- _What is required_: Show all lines holding the string "into".

- _Record list_:
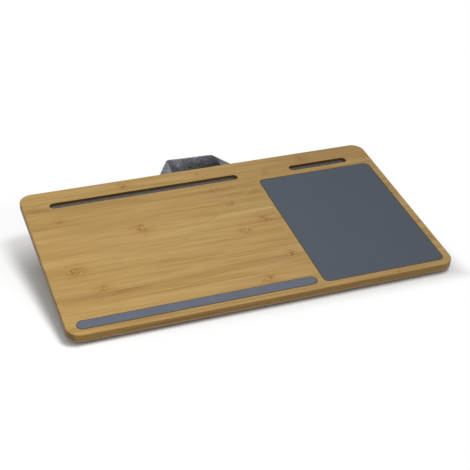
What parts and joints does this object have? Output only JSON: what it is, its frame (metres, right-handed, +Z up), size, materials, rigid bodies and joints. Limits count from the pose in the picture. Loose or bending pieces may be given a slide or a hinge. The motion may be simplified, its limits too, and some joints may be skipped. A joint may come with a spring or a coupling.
{
  "type": "lap desk",
  "caption": "Lap desk: a thin bamboo board with a mouse pad, grip strip and device slots, on a wedge-shaped bolster cushion, with a fabric carry handle behind.",
  "frame": {"origin": "on the floor, under the middle of the whole object's box", "axes": "+X to the user's right along the board, +Y away from the user, +Z up"},
  "size_m": [0.55, 0.3435, 0.0728],
  "materials": {
    "bamboo": "satin clear lacquer",
    "mouse_pad_face": "fine matt weave",
    "pad_rubber": "matt",
    "grip": "matt",
    "slot_liner": "thin felt",
    "hardboard": "smooth brown hardboard",
    "screw_steel": "zinc plated",
    "marl_fabric": "grey marl weave",
    "lining_fabric": "plain dark weave",
    "bead_bag": "thin unbleached weave",
    "thread": "dark bonded thread",
    "zip_plastic": "moulded coil",
    "zip_metal": "grey die-cast"
  },
  "bodies": {
    "desk": {"backing_board": "hardboard", "backing_screw_01": "screw_steel", "backing_screw_02": "screw_steel", "backing_screw_03": "screw_steel", "backing_screw_04": "screw_steel", "backing_screw_05": "screw_steel", "backing_screw_06": "screw_steel", "backing_screw_07": "screw_steel", "backing_screw_08": "screw_steel", "backing_screw_09": "screw_steel", "backing_screw_10": "screw_steel", "backing_screw_11": "screw_steel", "backing_screw_12": "screw_steel", "backing_screw_13": "screw_steel", "backing_screw_14": "screw_steel", "backing_screw_15": "screw_steel", "bamboo_board": "bamboo", "bolster_baffle": "lining_fabric", "cover_base_panel": "marl_fabric", "cover_piping": "marl_fabric", "cover_side_band": "marl_fabric", "cover_top_panel": "marl_fabric", "device_slot_liner": "slot_liner", "front_bead_bag": "bead_bag", "grip_strip": "grip", "handle_bar_tack_left_back": "thread", "handle_bar_tack_left_front": "thread", "handle_bar_tack_right_back": "thread", "handle_bar_tack_right_front": "thread", "handle_tab_left": "marl_fabric", "handle_tab_right": "marl_fabric", "mouse_pad": "mouse_pad_face", "mouse_pad_backing": "pad_rubber", "phone_slot_liner": "slot_liner", "rear_bead_bag": "bead_bag", "zip_chain": "zip_plastic", "zip_stop_left": "zip_metal", "zip_stop_right": "zip_metal", "zip_tape_lower": "lining_fabric", "zip_tape_upper": "lining_fabric"},
    "handle": {"handle_strap": "marl_fabric"},
    "slider": {"zip_slider": "zip_metal"},
    "pull": {"zip_pull": "zip_metal"}
  },
  "joints": [
    {"name": "handle_swing", "type": "hinge", "parent": "desk", "child": "handle", "pos_m": [0, 0.10861, 0.04192], "axis": [1, 0, 0], "range_deg": [-41, 0]},
    {"name": "zip_slide", "type": "slide", "parent": "desk", "child": "slider", "axis": [1, 0, 0], "range_m": [-0.326, 0]},
    {"name": "zip_pull_swing", "type": "hinge", "parent": "slider", "child": "pull", "pos_m": [0.1632, 0.11334, 0.02913], "axis": [1, 0, 0], "range_deg": [0, 150]}
  ]
}
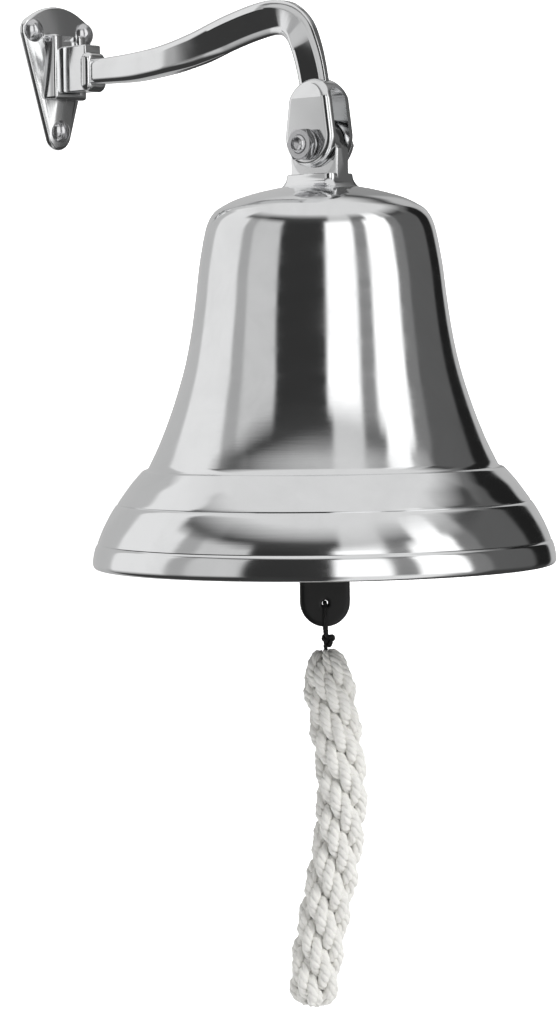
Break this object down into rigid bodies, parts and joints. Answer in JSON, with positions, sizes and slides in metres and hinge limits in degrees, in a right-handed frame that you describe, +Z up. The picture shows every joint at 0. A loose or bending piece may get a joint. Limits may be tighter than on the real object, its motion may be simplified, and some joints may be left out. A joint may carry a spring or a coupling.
{
  "type": "ship bell",
  "caption": "Wall-hung ship bell on a gooseneck bracket arm that lifts out of its wall plate, with a clapper inside and a plaited bell rope",
  "frame": {"origin": "centre of the wall plate's flat back face, which lies on the wall", "axes": "+Z up, +Y into the wall, so the bell hangs at -Y; +X to the right when facing the wall; the plane X = 0 halves the bracket"},
  "size_m": [0.2028, 0.2896, 0.4506],
  "materials": {
    "polished_aluminium": "polished",
    "plated_steel": "polished",
    "blackened_iron": "satin",
    "black_cord": "matte",
    "white_cotton": "matte"
  },
  "bodies": {
    "wall": {"wall_plate": "polished_aluminium", "wall_screw_left": "plated_steel", "wall_screw_right": "plated_steel", "wall_screw_lower": "plated_steel"},
    "arm": {"bracket_arm": "polished_aluminium", "pivot_bolt": "plated_steel", "pivot_nut": "plated_steel", "pivot_washer_near": "plated_steel", "pivot_washer_far": "plated_steel"},
    "bell": {"bell": "polished_aluminium", "clapper_eye_bolt": "plated_steel", "crown_washer": "plated_steel", "crown_lock_nut": "plated_steel"},
    "link": {"clapper_link": "plated_steel"},
    "clapper": {"clapper": "blackened_iron"},
    "tie": {"tie_cord": "black_cord"},
    "rope": {"bell_rope": "white_cotton"}
  },
  "joints": [
    {"name": "arm_lift", "type": "slide", "parent": "wall", "child": "arm", "axis": [0, 0, 1], "range_m": [0, 0.028]},
    {"name": "bell_swing", "type": "hinge", "parent": "arm", "child": "bell", "pos_m": [0, -0.1675, -0.04], "axis": [1, 0, 0], "range_deg": [-45, 23]},
    {"name": "link_swing", "type": "hinge", "parent": "bell", "child": "link", "pos_m": [0, -0.1675, -0.0887], "axis": [0.7071, -0.7071, 0], "range_deg": [-22, 22]},
    {"name": "clapper_swing", "type": "hinge", "parent": "link", "child": "clapper", "pos_m": [0, -0.1675, -0.0993], "axis": [-0.7071, -0.7071, 0], "range_deg": [-22, 22]},
    {"name": "tie_swing", "type": "hinge", "parent": "clapper", "child": "tie", "pos_m": [0, -0.1675, -0.2399], "axis": [-0.7071, -0.7071, 0], "range_deg": [-30, 30]},
    {"name": "rope_swing", "type": "hinge", "parent": "tie", "child": "rope", "pos_m": [0, -0.1675, -0.2603], "axis": [0.7071, -0.7071, 0], "range_deg": [-30, 30]}
  ]
}
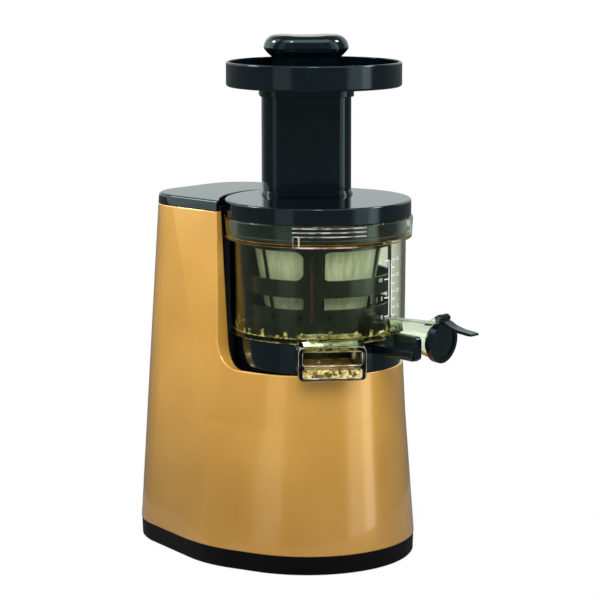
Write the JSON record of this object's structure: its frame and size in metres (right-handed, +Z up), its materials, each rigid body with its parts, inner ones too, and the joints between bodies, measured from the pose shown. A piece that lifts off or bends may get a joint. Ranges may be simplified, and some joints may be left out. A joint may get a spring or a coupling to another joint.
{
  "type": "cold press juicer",
  "caption": "Upright cold press juicer: gold tapered motor base with a smoky clear juicing bowl, black lid, feed tube, tray and pusher.",
  "frame": {"origin": "on the table, below the middle of the juicer's bounding box", "axes": "+Z up, -Y out along the juice spout, which is the juicer's front, +X to the right seen from the front"},
  "size_m": [0.1744, 0.3068, 0.3977],
  "materials": {
    "shell": "pearlescent gold, high gloss",
    "gloss_black": "high gloss",
    "smoky": "clear, tinted smoky brown, polished",
    "base_black": "matt",
    "cage": "satin",
    "steel": "ground",
    "screen": "perforated sheet, satin",
    "gear": "natural",
    "box": "matt",
    "copper": "enamelled wire",
    "iron": "laminated sheet",
    "rubber": "matt",
    "silicone": "satin",
    "board": "lacquered",
    "auger": "satin"
  },
  "bodies": {
    "base": {"base_cover": "base_black", "rubber_feet": "rubber", "body_shell": "shell", "rear_cap": "gloss_black", "bowl_cradle": "gloss_black", "gearbox_housing": "box", "gearbox_cover": "box", "gear_axles": "steel", "shaft_bearings": "steel", "shaft_seal": "rubber", "motor_housing": "steel", "motor_end_bell": "steel", "motor_bearings": "steel", "stator_core": "iron", "stator_windings": "copper", "control_board": "board", "capacitor": "steel", "lid_sensor": "base_black", "switch_housing": "base_black", "cord_gland": "rubber", "base_screws": "steel", "gearbox_screws": "steel", "motor_screws": "steel"},
    "rotor": {"motor_shaft": "steel", "rotor_core": "iron", "motor_pinion": "steel", "cooling_fan": "base_black"},
    "first_gear": {"gear_one": "gear"},
    "second_gear": {"gear_two": "gear"},
    "output_shaft": {"drive_shaft": "steel", "output_gear": "gear"},
    "rocker": {"switch_rocker": "gloss_black"},
    "bowl_set": {"bowl": "smoky", "bowl_rim": "smoky", "pulp_chute": "smoky", "juice_spout": "smoky", "bowl_skirt": "gloss_black", "bowl_seal": "silicone", "idler_pin": "steel", "strainer_frame": "cage", "strainer_screen": "screen", "pulp_plug": "silicone", "lever_pin": "steel", "cap_pin": "steel"},
    "lever": {"control_lever": "gloss_black"},
    "spout_cap": {"juice_cap": "smoky", "cap_lever": "gloss_black", "cap_seal": "silicone"},
    "brush": {"brush_frame": "cage", "brush_wipers": "silicone"},
    "idler": {"idler_gear": "gear"},
    "screw": {"auger": "auger"},
    "lid_set": {"lid": "gloss_black", "lid_seal": "silicone", "lid_magnet": "iron"},
    "tray": {"hopper_tray": "gloss_black"},
    "pusher": {"pusher_shaft": "gloss_black", "pusher_head": "gloss_black"}
  },
  "joints": [
    {"name": "bowl_lift", "type": "slide", "parent": "base", "child": "bowl_set", "axis": [0, 0, 1], "range_m": [0, 0.12]},
    {"name": "auger_spin", "type": "hinge", "parent": "bowl_set", "child": "screw", "pos_m": [0, -0.00458, 0], "axis": [0, 0, 1], "continuous": true},
    {"name": "brush_spin", "type": "hinge", "parent": "bowl_set", "child": "brush", "pos_m": [0, -0.00458, 0], "axis": [0, 0, 1], "continuous": true},
    {"name": "idler_spin", "type": "hinge", "parent": "bowl_set", "child": "idler", "pos_m": [-0.01865, 0.01281, 0], "axis": [0, 0, 1], "continuous": true},
    {"name": "shaft_spin", "type": "hinge", "parent": "base", "child": "output_shaft", "pos_m": [0, -0.00458, 0], "axis": [0, 0, 1], "continuous": true},
    {"name": "second_gear_spin", "type": "hinge", "parent": "base", "child": "second_gear", "pos_m": [-0.027, 0.02759, 0], "axis": [0, 0, 1], "continuous": true},
    {"name": "first_gear_spin", "type": "hinge", "parent": "base", "child": "first_gear", "pos_m": [-0.00998, 0.0596, 0], "axis": [0, 0, 1], "continuous": true},
    {"name": "motor_spin", "type": "hinge", "parent": "base", "child": "rotor", "pos_m": [0.00006, 0.09051, 0], "axis": [0, 0, 1], "continuous": true},
    {"name": "lid_turn", "type": "hinge", "parent": "bowl_set", "child": "lid_set", "pos_m": [0, -0.00458, 0], "axis": [0, 0, 1], "range_deg": [0, 25]},
    {"name": "tray_lift", "type": "slide", "parent": "lid_set", "child": "tray", "axis": [0, 0, 1], "range_m": [0, 0.05]},
    {"name": "pusher_slide", "type": "slide", "parent": "tray", "child": "pusher", "axis": [0, 0, 1], "range_m": [0, 0.11]},
    {"name": "cap_flip", "type": "hinge", "parent": "bowl_set", "child": "spout_cap", "pos_m": [0, -0.12423, 0.19623], "axis": [-1, 0, 0], "range_deg": [0, 100]},
    {"name": "lever_swing", "type": "hinge", "parent": "bowl_set", "child": "lever", "pos_m": [-0.0099, -0.06072, 0], "axis": [0, 0, -1], "range_deg": [0, 15]},
    {"name": "rocker_tip", "type": "hinge", "parent": "base", "child": "rocker", "pos_m": [0, 0.14402, 0.06174], "axis": [1, 0, 0], "range_deg": [0, 24]}
  ],
  "couplings": [
    {"joint": "shaft_spin", "follows": "auger_spin", "ratio": 1},
    {"joint": "second_gear_spin", "follows": "auger_spin", "ratio": -3},
    {"joint": "first_gear_spin", "follows": "auger_spin", "ratio": 10.385},
    {"joint": "motor_spin", "follows": "auger_spin", "ratio": -41.538},
    {"joint": "brush_spin", "follows": "auger_spin", "ratio": -0.36},
    {"joint": "idler_spin", "follows": "auger_spin", "ratio": -1.125}
  ]
}
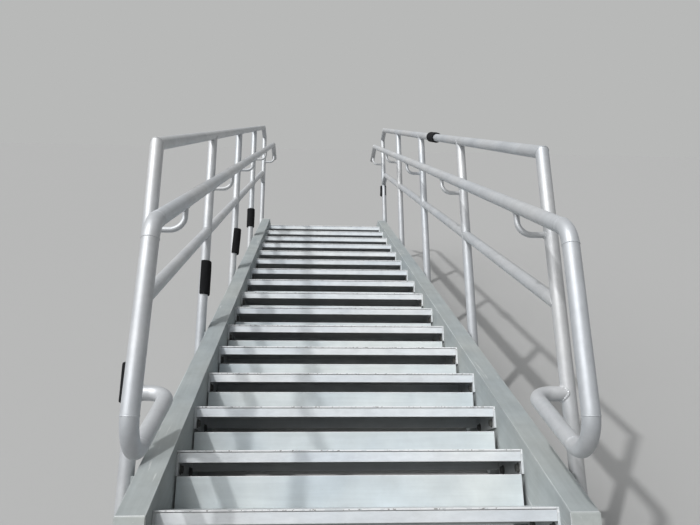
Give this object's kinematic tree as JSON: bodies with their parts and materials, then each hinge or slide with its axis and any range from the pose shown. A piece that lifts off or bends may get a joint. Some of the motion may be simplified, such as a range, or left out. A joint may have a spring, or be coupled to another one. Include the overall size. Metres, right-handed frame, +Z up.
{
  "type": "prefabricated steel stair flight",
  "caption": "Straight flight of open-riser channel stringer stairs with bent plate treads, toe plates, pipe guards and inner pipe handrails, lying on its stringers.",
  "frame": {"origin": "middle of the bounding box, on the floor that the flight lies on", "axes": "+X to the right of someone at the foot looking up the flight, +Y along the floor from the foot to the landing end, +Z up. The flight lies on its stringers, so its treads slope down towards +Y."},
  "size_m": [1.3405, 6.0667, 1.3788],
  "materials": {
    "stringer_paint": "satin grey",
    "tread_plate": "light silver grey, satin",
    "pipe": "silver, satin",
    "foam": "matte black foam"
  },
  "bodies": {
    "root": {"stringer_left": "stringer_paint", "level_stringer_left": "stringer_paint", "stringer_right": "stringer_paint", "level_stringer_right": "stringer_paint", "foot_plates": "stringer_paint", "foot_angles": "stringer_paint", "top_angles": "stringer_paint", "tread_01": "tread_plate", "tread_02": "tread_plate", "tread_03": "tread_plate", "tread_04": "tread_plate", "tread_05": "tread_plate", "tread_06": "tread_plate", "tread_07": "tread_plate", "tread_08": "tread_plate", "tread_09": "tread_plate", "tread_10": "tread_plate", "tread_11": "tread_plate", "tread_12": "tread_plate", "tread_13": "tread_plate", "tread_14": "tread_plate", "tread_15": "tread_plate", "tread_16": "tread_plate", "toe_plate_01": "tread_plate", "toe_plate_02": "tread_plate", "toe_plate_03": "tread_plate", "toe_plate_04": "tread_plate", "toe_plate_05": "tread_plate", "toe_plate_06": "tread_plate", "toe_plate_07": "tread_plate", "toe_plate_08": "tread_plate", "toe_plate_09": "tread_plate", "toe_plate_10": "tread_plate", "toe_plate_11": "tread_plate", "toe_plate_12": "tread_plate", "toe_plate_13": "tread_plate", "toe_plate_14": "tread_plate", "toe_plate_15": "tread_plate", "toe_plate_16": "tread_plate", "post_left_1": "pipe", "post_left_2": "pipe", "post_left_3": "pipe", "post_left_4": "pipe", "post_left_5": "pipe", "post_right_1": "pipe", "post_right_2": "pipe", "post_right_3": "pipe", "post_right_4": "pipe", "post_right_5": "pipe", "top_rail_left": "pipe", "top_rail_right": "pipe", "mid_rail_left": "pipe", "mid_rail_right": "pipe", "handrail_left": "pipe", "handrail_right": "pipe", "handrail_return_left": "pipe", "handrail_return_right": "pipe", "brackets": "pipe", "sleeves": "foam"}
  },
  "joints": []
}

- _Written reply_:
Break this object down into rigid bodies, parts and joints. Answer in JSON, with positions, sizes and slides in metres and hinge limits in degrees, in a right-handed frame that you describe, +Z up. The picture shows every joint at 0. A loose or bending piece may get a joint. Limits may be tighter than on the real object, its motion may be simplified, and some joints may be left out. A joint may carry a spring or a coupling.
  "frame": {"origin": "centre of the wall plate's flat back face, which lies on the wall", "axes": "+Z up, +Y into the wall, so the bell hangs at -Y; +X to the right when facing the wall; the plane X = 0 halves the bracket"},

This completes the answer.